La sala polifunzionale della
biblioteca è uguale a tutte quelle viste in precedenza.
È un’area rettangolare.
Su un lato corto l’ingresso da un’ampia vetrata, su quello opposto lo spazio
per un piccolo palco rialzato in caso di rappresentazioni teatrali, oppure per
un tavolino con due o tre sedie in caso di una chiacchierata, come stasera.
All’angolo un paio di
microfoni e il leggio per le letture.
Circa dieci file di
poltroncine, quattro posti per lato con un passaggio centrale.
Questa sera i posti a
sedere sono tutti occupati e c’è gente al fondo che resta in piedi. Succede
quando chi presenta un libro, fa parte della comunità locale ed è conosciuto
oppure se è molto celebre, ma non è sempre detto.

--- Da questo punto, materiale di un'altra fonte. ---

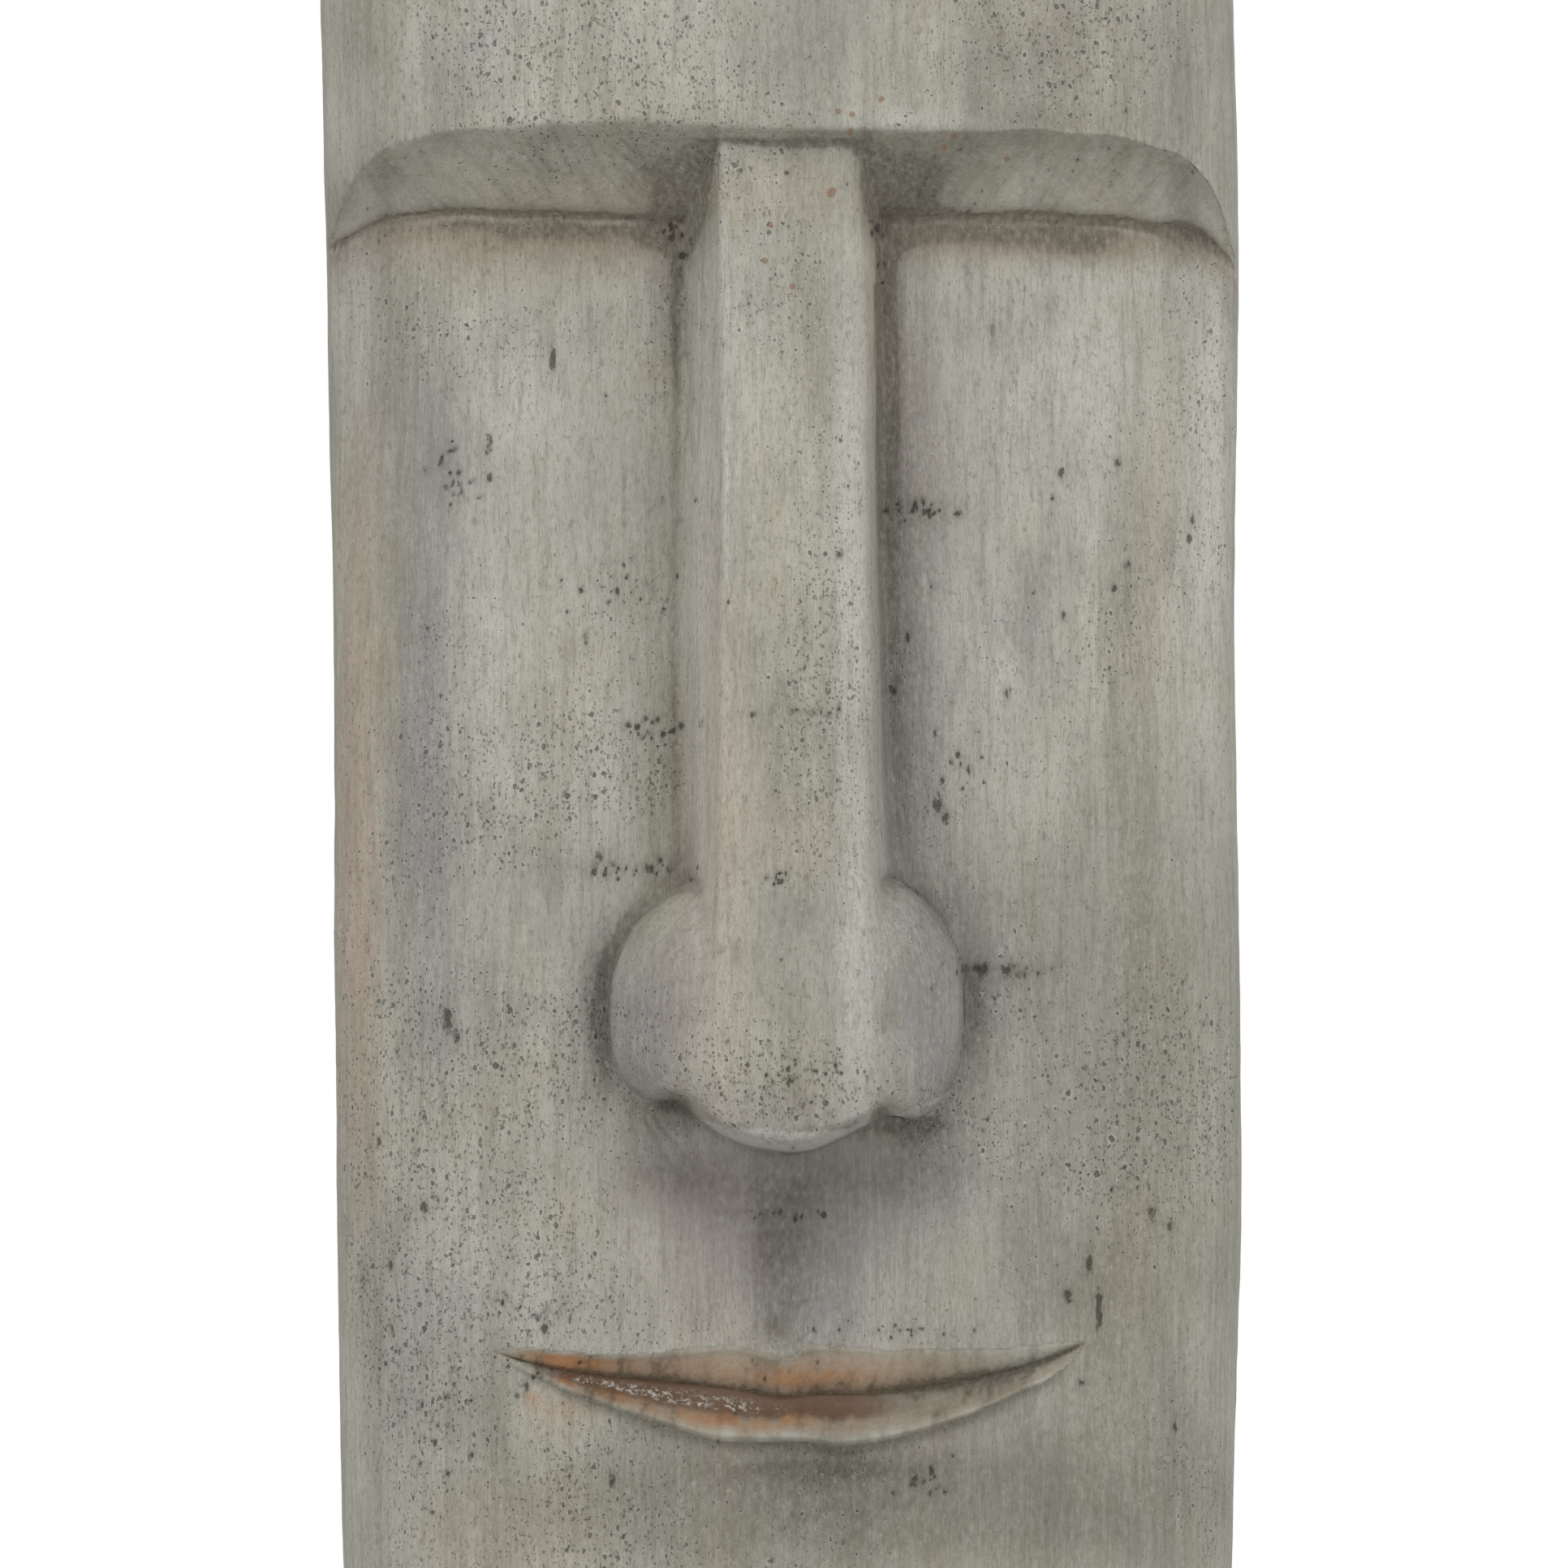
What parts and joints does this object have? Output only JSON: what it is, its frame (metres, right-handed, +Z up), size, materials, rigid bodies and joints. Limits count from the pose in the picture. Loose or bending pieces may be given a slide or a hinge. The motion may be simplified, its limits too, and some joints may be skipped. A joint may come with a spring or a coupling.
{
  "type": "garden tiki figure",
  "caption": "Free-standing hollow cast column with a carved tiki face: long flat nose, deep straight brow and a thin smiling mouth, on four rubber pads.",
  "frame": {"origin": "on the floor, under the middle of the overall box", "axes": "+Z up, the face looks towards -Y, +X towards the right of a viewer who faces the figure"},
  "size_m": [0.3066, 0.28, 0.812],
  "materials": {
    "painted_cast": "matte",
    "bare_cast": "matte",
    "glass_cloth": "matte",
    "foot_rubber": "matte"
  },
  "bodies": {
    "root": {"front_shell": "painted_cast", "back_shell": "painted_cast", "base_plate": "bare_cast", "base_bead": "bare_cast", "seam_strip_left": "glass_cloth", "seam_strip_right": "glass_cloth", "seam_strip_top": "glass_cloth", "foot_pad_front_left": "foot_rubber", "foot_pad_front_right": "foot_rubber", "foot_pad_rear_left": "foot_rubber", "foot_pad_rear_right": "foot_rubber"}
  },
  "joints": []
}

Il terrore di chi organizza
presentazioni è di vedere la sala tristemente semivuota tanto che ho sentito dire
che, per evitare fiaschi, molte associazioni sono “precettate” pur di fare
numero ed evitare imbarazzi.
Non è il caso di
stasera.
Ci sono partecipazione,
curiosità ma si sente odore di vero interesse, profumo di affetto. La gente
sorride, si sente a proprio agio e anche queste condizioni non è detto che
siano abituali alla presentazione di un libro. Anzi.
Ascolto le letture,
trasformate dalla sapiente arte teatrale di chi legge in puro spettacolo, ma di
là dell’intrattenimento apprezzo la qualità del testo che c’è dietro.
Lo so già che l’autore
è bravo, ho acquistato il libro all’ingresso perché odio le code, inoltre
volevo leggere la quarta di copertina prima che tutto cominciasse.
Ascolto domande poste
con arguta cortesia e risposte che mi toccano il cuore.
L’argomento non mi
lascia indifferente, si parla di persone che hanno lasciato la propria terra
per cercare un nuovo lavoro, una nuova vita in una regione sconosciuta e si
finisce inevitabilmente a discutere dei flussi migratori che in ogni tempo
hanno interessato il genere umano.
La serata evoca in me
un ricordo.
Per anni ho vissuto uno
strano stato conflittuale che mi vedeva figlio di meridionali a casa mia e
turista Torinese quando d’estate si passavano le vacanze al paese dei nonni,
con i cugini che si stupivano perché non si era capaci di parlare in dialetto.
Come essere né carne né
pesce.
Risolto il conflitto,
rimase una sorta di leggera malinconia per una terra che non si è persa perché non
è mai stata veramente mia.
Ma sto divagando.
Ciò che volevo dire, e
che non sono riuscito a dire in questa sala forse per timidezza o perché si è fatto tardi, riguarda l’autore.
Ha raccontato di avere
incontrato, in occasione di un Salone del Libro, un vero Scrittore, di quelli
con la esse maiuscola.
Avrei voluto alzare la
mano e dissentire. Anche Quell’autore, certamente bravo e famoso, ha a sua
volta incontrato un vero Scrittore, perché questo è ciò che fai e ciò che sei.
Ecco, ora mi rivolgo
direttamente all’autore del libro.
Hai dichiarato di avere
utilizzato come materiale, i racconti di tanti vecchi perché non fossero
dimenticati, per dare loro una voce e questo ti fa onore. Nonostante i fili
bianchi della barba, la luce negli occhi e la voce sono di un ragazzino curioso
e attento, che non ha perso la capacità di scrivere un sogno e non ha nessuna
intenzione di smettere.
Altro punto.
Hai giustamente detto
che col tuo libro non vuoi salvare il mondo.
Certo. È comprensibile.
Nessuno può salvare il
mondo con un libro.
Io sono convinto però
che i libri siano letti (e scritti) al contrario, per salvare noi stessi.
E sono sicuro che nelle
tue pagine, oltre all’intrattenimento, troverò un po’ della mia salvezza.
Torno a casa, con un
nuovo libro sottobraccio e mi sento bene.
Le presentazioni,
quelle belle, mi sento di consigliare a tutti.